The includeSystem option controls whether data from system collections (such as _graphs and _users) shall be synchronized.

The initial synchronization can optionally be configured to include or exclude specific collections using the restrictType and restrictCollection parameters.

The following command only synchronizes collection foo and bar:

require("@arangodb/replication").sync({
  endpoint: "tcp://leader.domain.org:8529",
  username: "root",
  password: "secret",
  restrictType: "include",
  restrictCollections: [ "foo", "bar" ]
});

Using a restrictType of exclude, all collections but the specified will be synchronized.

Warning: sync will do a full synchronization of the collections in the current database with collections present in the Leader database. Any local instances of the collections and all their data are removed! Only execute this command if you are sure you want to remove the local data!

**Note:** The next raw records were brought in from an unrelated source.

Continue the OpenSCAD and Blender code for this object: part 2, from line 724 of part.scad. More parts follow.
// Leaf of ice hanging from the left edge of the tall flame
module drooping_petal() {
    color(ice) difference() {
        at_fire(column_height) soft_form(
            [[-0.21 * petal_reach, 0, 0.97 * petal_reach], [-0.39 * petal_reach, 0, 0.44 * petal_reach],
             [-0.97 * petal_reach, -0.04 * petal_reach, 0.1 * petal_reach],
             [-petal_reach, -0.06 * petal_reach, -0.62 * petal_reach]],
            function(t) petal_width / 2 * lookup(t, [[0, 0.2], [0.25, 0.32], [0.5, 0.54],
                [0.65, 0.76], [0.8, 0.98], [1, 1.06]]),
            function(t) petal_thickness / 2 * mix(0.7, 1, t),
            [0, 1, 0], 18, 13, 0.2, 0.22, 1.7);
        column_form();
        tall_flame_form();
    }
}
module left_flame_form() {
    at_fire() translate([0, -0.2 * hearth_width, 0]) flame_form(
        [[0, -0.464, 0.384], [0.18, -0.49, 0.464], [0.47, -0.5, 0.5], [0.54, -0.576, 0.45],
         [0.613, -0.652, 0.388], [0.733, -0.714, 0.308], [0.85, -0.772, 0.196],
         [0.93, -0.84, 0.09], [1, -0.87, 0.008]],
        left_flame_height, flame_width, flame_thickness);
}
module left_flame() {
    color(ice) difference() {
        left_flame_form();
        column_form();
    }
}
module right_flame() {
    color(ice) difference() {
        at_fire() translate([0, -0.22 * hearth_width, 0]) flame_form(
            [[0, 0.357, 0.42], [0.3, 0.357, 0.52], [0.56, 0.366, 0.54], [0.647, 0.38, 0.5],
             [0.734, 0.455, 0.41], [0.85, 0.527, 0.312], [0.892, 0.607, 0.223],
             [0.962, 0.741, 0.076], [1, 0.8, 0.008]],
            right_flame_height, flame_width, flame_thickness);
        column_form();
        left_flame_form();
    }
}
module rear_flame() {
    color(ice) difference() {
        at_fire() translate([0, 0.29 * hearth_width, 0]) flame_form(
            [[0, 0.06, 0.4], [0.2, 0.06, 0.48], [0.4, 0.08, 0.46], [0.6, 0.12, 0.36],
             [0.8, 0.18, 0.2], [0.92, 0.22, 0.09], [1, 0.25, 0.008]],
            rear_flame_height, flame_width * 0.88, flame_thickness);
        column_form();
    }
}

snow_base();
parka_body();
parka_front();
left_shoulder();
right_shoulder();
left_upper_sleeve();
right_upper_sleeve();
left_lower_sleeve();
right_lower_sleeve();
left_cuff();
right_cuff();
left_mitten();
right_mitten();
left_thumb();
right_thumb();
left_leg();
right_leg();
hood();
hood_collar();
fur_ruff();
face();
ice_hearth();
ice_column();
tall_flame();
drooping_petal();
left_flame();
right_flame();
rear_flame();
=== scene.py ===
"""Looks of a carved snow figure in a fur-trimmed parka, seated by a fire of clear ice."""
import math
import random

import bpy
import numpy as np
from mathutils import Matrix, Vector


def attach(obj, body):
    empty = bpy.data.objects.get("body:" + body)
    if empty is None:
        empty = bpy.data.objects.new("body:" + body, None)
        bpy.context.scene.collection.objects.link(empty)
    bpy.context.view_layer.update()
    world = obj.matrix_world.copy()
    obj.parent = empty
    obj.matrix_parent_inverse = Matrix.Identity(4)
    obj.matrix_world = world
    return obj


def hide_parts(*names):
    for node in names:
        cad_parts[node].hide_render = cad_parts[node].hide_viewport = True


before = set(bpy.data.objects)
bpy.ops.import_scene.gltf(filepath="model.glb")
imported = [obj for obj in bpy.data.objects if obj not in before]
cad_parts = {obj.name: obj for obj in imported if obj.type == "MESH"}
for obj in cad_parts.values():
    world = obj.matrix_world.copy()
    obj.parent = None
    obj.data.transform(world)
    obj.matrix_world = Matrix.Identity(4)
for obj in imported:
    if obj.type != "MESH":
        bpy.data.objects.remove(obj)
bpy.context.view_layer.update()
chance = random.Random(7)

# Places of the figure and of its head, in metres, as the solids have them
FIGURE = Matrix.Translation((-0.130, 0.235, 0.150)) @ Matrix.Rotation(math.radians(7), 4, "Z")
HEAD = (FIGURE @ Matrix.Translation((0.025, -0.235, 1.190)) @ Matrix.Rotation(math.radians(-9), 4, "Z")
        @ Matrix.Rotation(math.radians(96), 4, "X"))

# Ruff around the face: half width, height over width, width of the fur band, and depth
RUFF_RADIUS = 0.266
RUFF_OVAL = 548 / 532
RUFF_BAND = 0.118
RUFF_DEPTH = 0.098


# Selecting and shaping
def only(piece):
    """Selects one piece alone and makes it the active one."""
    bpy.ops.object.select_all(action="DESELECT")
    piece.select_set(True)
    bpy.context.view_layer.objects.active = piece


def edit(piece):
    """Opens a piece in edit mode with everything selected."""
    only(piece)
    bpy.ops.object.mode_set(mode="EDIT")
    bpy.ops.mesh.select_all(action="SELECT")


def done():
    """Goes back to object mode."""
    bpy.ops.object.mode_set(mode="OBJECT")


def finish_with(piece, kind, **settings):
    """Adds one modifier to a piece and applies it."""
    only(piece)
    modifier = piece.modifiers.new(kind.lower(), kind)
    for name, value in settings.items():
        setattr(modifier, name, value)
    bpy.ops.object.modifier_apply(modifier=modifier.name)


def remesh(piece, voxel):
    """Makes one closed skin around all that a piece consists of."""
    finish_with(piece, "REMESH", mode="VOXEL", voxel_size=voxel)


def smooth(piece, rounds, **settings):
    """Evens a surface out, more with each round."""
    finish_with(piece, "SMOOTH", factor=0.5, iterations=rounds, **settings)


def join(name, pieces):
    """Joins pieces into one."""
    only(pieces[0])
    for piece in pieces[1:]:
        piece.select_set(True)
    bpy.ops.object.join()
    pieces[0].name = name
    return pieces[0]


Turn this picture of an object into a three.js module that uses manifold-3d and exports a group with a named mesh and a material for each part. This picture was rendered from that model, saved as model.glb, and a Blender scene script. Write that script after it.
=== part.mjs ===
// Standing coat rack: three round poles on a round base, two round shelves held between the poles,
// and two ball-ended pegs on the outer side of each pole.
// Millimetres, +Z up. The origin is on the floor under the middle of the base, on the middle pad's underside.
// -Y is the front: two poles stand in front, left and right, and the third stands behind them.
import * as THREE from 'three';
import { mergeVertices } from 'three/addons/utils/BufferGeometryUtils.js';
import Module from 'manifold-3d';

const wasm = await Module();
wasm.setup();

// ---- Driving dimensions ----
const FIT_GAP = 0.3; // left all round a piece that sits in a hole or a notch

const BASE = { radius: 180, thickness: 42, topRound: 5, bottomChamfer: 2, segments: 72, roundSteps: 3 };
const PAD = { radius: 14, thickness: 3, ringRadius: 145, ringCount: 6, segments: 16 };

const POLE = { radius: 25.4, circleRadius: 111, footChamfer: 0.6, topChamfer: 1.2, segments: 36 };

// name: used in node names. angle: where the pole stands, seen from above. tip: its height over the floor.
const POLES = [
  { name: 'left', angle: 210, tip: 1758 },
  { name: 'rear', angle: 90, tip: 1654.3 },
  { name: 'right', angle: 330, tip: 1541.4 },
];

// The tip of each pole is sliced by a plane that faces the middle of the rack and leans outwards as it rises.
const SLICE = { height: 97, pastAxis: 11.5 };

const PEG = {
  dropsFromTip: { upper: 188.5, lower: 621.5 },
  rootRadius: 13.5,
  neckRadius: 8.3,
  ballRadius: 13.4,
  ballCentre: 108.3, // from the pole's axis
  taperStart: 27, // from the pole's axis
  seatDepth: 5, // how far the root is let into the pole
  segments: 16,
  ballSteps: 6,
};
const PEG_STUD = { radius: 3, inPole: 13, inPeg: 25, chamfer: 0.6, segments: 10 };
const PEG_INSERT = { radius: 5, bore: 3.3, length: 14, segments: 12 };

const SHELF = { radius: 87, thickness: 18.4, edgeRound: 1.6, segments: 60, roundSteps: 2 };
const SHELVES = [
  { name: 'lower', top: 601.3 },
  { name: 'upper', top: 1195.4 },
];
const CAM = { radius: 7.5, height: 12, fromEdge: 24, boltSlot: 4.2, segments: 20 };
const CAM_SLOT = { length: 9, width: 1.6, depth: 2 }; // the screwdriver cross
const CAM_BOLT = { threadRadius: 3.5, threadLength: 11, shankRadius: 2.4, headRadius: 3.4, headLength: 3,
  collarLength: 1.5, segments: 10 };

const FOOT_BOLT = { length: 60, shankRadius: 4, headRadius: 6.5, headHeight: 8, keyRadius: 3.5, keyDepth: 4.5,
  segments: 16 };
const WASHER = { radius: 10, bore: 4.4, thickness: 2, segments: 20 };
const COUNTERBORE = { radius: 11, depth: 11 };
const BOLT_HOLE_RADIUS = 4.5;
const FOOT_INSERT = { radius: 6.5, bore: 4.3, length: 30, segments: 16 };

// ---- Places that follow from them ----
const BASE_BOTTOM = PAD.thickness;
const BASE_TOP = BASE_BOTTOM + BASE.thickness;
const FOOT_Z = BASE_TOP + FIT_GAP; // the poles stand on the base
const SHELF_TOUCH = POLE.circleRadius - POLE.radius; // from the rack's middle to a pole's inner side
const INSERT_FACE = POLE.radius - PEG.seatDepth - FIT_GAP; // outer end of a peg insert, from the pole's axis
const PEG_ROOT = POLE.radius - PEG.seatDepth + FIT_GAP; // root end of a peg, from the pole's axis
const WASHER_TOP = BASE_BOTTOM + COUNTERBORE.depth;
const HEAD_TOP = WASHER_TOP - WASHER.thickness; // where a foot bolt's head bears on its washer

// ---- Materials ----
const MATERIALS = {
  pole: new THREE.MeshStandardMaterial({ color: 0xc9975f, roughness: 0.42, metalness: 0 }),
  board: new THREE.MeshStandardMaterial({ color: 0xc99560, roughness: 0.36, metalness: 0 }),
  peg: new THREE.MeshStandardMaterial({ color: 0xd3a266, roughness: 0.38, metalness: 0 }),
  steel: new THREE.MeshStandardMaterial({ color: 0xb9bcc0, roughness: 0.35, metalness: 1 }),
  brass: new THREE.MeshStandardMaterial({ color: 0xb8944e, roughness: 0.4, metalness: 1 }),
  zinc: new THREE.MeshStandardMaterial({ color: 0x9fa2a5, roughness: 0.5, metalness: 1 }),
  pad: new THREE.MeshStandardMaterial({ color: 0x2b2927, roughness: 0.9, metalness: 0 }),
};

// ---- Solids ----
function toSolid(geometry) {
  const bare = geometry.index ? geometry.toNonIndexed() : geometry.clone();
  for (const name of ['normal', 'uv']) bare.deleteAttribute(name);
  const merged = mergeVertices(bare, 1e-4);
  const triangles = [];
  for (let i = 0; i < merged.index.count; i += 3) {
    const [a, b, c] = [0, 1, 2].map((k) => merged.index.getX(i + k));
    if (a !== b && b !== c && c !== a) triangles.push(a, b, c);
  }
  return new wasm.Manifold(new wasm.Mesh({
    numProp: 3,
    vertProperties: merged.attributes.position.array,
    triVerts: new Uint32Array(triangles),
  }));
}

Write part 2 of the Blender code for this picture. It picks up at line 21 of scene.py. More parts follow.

As sync does a full synchronization, it might take a while to execute. When sync completes successfully, it returns an array of collections it has synchronized in its collections attribute. It will also return the Leader database’s last log tick value at the time the sync was started on the Leader. The tick value is contained in the lastLogTick attribute of the sync command:

{ 
  "lastLogTick" : "231848833079705", 
  "collections" : [ ... ]
}

Now you can start the continuous synchronization for the current database on the Follower with the command

require("@arangodb/replication").applier.start("231848833079705");

Note: The tick values should be treated as strings. Using numeric data types for tick values is unsafe because they might exceed the 32 bit value and the IEEE754 double accuracy ranges.